Fondé en 1983 --Unis pour la diversité et l'égalité raciale

CRARR NO LONGER SUGGESTS MEDIATION FOR RACIAL PROFILING CASES BEFORE THE QUEBEC HUMAN RIGHTS COMMISSION



Montreal, September 26, 2013 --- CRARR no longer recommends that complainants and victims of racial profiling involving the police participate in mediation to settle their complaints at the Quebec Human Rights and Youth Rights Commission.

Recent mediation experiences with representatives of the City of Montreal and the Montreal Police Service have ended in failure. Many racialized victims and complainants, particularly Black women and youths, come out of mediation sessions feeling more diminished and humiliated, believing that the exercise is a waste of time and an inefficient procedure to combat racial profiling.

While recognizing the quality of the Commission’s mediation service, most racialized persons accompanied by CRARR did not regain their trust in the City and the Montreal Police Service, especially in cases involving excessive force and other abusive police practices directed at youths of color, and in cases in which criminal charges are filed against these persons.

Many mediation participants detect a general attitude of resistance that seeks to deny that race discrimination exists, as well as a lack of sensitivity towards victims (especially women) when they raise the specter of bias in a police intervention. Many believe that mediation has been used as a therapy session or an educational activity on police work, instead of being a neutral forum to resolve in a mutually satisfactory manner a complaint.

There is also the fear that mediation is being used as a means to further prolong what is already recognized as an excessive delay in the handling of complaints at the Commission and ultimately, as a means to indirectly encourage victims to drop their complaints.

At present, CRARR still has complaints of racial profiling filed since 2008 for which there is no information as to when the Commission will issue its decision. Many race discrimination complaint files at the Commission often take months before being assigned to an investigator; some are left without any investigative activity for up to two years, which can lead of loss of crucial evidence, or being bounced back and forth between investigation and mediation.

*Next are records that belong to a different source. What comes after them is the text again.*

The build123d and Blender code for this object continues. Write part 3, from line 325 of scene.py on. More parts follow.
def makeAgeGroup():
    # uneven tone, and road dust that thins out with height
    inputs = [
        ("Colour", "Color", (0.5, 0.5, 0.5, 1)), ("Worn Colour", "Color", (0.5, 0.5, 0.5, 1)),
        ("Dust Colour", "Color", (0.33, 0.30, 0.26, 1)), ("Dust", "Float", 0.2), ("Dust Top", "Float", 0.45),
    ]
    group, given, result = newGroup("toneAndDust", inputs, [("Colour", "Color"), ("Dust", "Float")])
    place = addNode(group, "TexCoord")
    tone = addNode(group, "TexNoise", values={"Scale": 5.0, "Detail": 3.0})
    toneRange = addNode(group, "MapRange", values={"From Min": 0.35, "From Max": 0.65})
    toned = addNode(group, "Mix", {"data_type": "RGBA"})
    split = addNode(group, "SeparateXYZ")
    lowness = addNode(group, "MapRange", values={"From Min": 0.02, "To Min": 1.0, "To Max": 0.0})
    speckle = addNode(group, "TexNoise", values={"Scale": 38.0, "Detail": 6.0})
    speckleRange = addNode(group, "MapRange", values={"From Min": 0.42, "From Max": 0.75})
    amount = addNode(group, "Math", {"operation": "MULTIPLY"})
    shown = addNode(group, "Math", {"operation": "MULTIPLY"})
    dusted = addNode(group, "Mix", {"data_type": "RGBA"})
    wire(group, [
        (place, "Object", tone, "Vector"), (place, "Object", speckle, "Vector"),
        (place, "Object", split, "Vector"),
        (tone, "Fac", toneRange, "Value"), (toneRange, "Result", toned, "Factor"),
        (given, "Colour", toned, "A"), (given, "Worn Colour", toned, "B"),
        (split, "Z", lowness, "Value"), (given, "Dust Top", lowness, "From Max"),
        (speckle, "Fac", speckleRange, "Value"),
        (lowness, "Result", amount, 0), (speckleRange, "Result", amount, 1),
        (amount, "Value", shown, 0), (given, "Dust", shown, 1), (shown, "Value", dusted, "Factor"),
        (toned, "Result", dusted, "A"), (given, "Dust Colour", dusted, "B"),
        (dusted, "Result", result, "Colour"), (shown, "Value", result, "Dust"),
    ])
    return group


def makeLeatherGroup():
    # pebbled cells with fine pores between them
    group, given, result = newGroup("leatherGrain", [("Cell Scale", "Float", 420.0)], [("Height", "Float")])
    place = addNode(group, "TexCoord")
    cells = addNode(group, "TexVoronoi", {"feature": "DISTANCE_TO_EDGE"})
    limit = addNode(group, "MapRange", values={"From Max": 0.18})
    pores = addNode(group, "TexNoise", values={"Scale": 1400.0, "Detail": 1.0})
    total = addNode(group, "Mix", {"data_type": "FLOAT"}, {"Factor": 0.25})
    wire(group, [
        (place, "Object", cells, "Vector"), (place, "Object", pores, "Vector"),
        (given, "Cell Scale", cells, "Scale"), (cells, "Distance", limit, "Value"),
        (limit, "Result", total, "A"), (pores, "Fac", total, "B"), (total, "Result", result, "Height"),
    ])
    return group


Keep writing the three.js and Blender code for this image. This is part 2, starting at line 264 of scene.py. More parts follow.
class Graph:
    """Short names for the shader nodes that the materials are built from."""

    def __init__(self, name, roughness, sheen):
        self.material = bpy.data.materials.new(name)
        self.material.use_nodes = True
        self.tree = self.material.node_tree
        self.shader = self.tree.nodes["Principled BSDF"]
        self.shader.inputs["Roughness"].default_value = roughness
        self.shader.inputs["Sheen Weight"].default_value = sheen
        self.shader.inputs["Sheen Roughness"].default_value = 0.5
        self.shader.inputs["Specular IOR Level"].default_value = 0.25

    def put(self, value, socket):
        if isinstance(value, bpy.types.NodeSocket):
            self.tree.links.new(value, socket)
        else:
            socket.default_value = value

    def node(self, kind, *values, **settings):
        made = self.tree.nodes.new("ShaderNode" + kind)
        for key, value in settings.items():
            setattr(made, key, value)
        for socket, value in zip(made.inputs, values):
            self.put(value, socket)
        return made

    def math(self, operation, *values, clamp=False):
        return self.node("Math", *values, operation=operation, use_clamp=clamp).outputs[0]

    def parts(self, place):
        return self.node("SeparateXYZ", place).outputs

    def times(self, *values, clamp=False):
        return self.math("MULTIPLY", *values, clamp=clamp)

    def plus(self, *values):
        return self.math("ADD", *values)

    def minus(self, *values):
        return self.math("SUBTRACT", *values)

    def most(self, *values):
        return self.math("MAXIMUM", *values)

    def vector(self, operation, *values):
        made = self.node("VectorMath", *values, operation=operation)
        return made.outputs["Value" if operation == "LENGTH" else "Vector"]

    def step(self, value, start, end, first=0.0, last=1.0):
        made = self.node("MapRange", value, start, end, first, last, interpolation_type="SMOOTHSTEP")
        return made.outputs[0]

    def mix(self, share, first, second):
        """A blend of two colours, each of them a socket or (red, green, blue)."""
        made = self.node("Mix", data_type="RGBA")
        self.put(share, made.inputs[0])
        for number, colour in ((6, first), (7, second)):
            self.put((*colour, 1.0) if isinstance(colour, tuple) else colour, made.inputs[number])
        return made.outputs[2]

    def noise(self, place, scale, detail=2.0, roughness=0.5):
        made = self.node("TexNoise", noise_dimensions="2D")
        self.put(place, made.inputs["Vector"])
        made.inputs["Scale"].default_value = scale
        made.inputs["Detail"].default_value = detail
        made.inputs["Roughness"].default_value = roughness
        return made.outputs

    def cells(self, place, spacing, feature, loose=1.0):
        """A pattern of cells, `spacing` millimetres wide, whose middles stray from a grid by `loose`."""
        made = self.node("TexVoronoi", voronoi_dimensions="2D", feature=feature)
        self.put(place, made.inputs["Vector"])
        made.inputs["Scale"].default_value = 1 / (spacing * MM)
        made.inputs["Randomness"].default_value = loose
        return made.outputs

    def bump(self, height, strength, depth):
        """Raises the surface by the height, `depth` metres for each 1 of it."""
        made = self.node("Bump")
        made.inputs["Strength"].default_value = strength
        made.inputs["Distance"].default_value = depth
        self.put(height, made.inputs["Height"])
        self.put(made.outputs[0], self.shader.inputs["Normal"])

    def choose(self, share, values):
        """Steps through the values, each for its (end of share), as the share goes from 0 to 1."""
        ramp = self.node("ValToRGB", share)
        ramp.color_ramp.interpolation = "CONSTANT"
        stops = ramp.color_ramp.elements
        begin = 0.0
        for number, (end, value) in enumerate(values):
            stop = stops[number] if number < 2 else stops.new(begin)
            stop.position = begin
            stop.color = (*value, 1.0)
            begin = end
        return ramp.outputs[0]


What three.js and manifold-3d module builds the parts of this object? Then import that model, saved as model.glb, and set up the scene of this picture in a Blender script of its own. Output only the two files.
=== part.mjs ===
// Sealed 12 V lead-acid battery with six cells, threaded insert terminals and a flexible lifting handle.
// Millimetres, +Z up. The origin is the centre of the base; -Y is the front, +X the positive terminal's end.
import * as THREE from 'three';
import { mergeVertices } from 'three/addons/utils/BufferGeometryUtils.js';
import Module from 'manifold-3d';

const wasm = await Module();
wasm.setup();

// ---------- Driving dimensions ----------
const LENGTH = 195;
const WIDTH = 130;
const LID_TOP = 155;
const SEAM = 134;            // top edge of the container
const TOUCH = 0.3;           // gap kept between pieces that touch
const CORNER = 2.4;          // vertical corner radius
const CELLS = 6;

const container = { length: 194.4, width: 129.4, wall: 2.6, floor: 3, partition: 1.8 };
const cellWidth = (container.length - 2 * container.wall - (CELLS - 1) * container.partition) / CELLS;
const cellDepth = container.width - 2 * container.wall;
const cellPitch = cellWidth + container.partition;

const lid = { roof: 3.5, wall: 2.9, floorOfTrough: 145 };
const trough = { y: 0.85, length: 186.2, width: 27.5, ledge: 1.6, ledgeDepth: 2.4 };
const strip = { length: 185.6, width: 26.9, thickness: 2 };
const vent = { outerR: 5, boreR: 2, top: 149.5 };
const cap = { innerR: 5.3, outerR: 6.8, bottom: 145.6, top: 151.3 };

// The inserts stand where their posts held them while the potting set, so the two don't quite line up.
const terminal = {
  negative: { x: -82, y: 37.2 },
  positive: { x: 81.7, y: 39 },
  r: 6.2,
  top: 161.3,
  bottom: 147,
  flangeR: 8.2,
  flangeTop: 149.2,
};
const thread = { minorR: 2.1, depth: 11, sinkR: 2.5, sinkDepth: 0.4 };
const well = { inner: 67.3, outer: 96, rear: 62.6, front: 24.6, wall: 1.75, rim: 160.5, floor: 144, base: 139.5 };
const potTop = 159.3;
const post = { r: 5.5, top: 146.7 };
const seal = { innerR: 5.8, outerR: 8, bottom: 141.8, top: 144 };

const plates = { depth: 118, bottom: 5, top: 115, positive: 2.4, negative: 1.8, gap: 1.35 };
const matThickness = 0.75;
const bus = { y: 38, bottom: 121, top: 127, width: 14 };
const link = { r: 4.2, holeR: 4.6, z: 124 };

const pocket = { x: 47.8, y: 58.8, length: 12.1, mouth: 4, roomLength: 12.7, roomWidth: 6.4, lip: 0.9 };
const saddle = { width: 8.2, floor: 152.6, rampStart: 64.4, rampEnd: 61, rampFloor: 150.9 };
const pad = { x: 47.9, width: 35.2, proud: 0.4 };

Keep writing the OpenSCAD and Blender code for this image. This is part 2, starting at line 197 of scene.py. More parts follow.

Another troubling reality about mediation: some vulnerable victims, particularly those with little knowledge of the law and the procedures, and those with psychological consequences resulting from a police intervention, participate in mediation alone, without counsel or support, and end up facing several respondent police officers and their lawyers on the other side of the table. This power imbalance places victims in a clearly disadvantaged position.

For the reasons cited above, CRARR no longer recommends mediation for complaints of racial profiling and discrimination involving the City of Montreal. It will only participate in exceptional circumstances. It is also reviewing its position on mediation in cases involving the Montreal Transit Authority (STM) and other municipal police departments.